The proposed bungalow apartment neighborhood would sit on 17 infill acres on the southeast corner of Verrado Way and Indian School Road.

Tuesday’s vote happened after a nearly hour-long hearing and debate on the Taylor Morrison project.

Several members of the public spoke in opposition to various plan elements, including the density, lighting, strain on resources and, most frequently, the likely added traffic.

Sandy Neubauer, a nearby resident, said she’s read the master plan.

“It doesn’t matter what time of day it is — traffic is horrible,” Neubauer said. “I don’t know how this plan is sustainable.”

Mike Bell said he attended a meeting where a traffic study was presented, but that information was not comprehensible to him.

“That information has to be divulged clearly, in plain speak,” Bell said. “I’ve heard this called a small development. It’s a large development, when you consider 211 units could mean 422 vehicles squeezed onto two roads.”

John Willett, senior traffic engineer for Buckeye, said the impact has been analyzed. He said he believes the in-progress widening of Indian School Road, once completed, will add enough capacity to significantly reduce traffic congestion along the northern parts of Verrado Way.

The amended comprehensive master plan allows individual projects within Verrado to have a residential density range between zero and 35 duplex units per acre and four-story buildings. Ashley Marsh of Phoenix-based law firm Gammage & Burnham PLC, made a presentation at Tuesday’s meeting, mentioning the developer is seeking far less height and density than what the Verrado master plan allows.

BTR Verrado buildings would have a height limit of 23 feet, 7 inches, and will be single-story, one- or two-bedroom apartments with on-site management. The overall net density for the development — including open space — will be 12.19 duplex units per acre.

The site plan is for bungalow-style rentals.
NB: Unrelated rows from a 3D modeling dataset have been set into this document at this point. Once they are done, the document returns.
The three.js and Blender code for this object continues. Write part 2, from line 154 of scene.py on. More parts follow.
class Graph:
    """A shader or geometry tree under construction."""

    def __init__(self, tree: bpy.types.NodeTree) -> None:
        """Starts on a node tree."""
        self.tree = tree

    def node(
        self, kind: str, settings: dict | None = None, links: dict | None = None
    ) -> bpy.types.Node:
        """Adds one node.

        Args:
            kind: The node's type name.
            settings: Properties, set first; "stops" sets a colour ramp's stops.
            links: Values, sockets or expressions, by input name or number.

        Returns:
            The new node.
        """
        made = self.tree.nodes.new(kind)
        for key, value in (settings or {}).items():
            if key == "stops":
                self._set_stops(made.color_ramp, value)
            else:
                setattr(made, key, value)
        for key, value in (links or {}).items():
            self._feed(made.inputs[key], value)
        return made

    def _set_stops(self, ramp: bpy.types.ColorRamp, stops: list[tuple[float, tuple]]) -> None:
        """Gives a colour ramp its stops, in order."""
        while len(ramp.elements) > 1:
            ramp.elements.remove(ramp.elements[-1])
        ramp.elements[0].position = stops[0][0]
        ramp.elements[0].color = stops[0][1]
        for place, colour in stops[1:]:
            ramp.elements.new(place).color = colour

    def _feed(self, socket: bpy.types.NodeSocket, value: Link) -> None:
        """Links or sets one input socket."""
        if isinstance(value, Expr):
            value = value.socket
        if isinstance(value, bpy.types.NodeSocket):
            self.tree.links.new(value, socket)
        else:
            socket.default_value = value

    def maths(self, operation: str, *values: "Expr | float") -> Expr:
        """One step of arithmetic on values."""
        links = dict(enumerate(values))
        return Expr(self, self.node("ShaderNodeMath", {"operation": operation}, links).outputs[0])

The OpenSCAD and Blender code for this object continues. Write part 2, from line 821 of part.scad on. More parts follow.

The increasingly popular style, especially in the Southwest Valley, eliminates taller apartment buildings, using slightly more real estate to limit buildings to one or two stories.

Also Tuesday, the board unanimously made two other recommendations of approval.

The site plan approval for Thompson Thrift’s 254-unit apartment complex involves a 10.6-acre, L-shaped lot near the southwest corner of Yuma and Watson roads, south of I-10. The three-story, seven-building, 39-foot-tall complex would wrap behind the Buckeye Marketplace shopping center, on the side that includes a Fry’s grocery store.

The board also recommended council approve a preliminary plat for Festival Ranch Planning Area 3. The 90-acre plat is located southwest of Beardsley Parkway and Desert Oasis Boulevard with three lot sizes among the 229 age-restricted residential lots.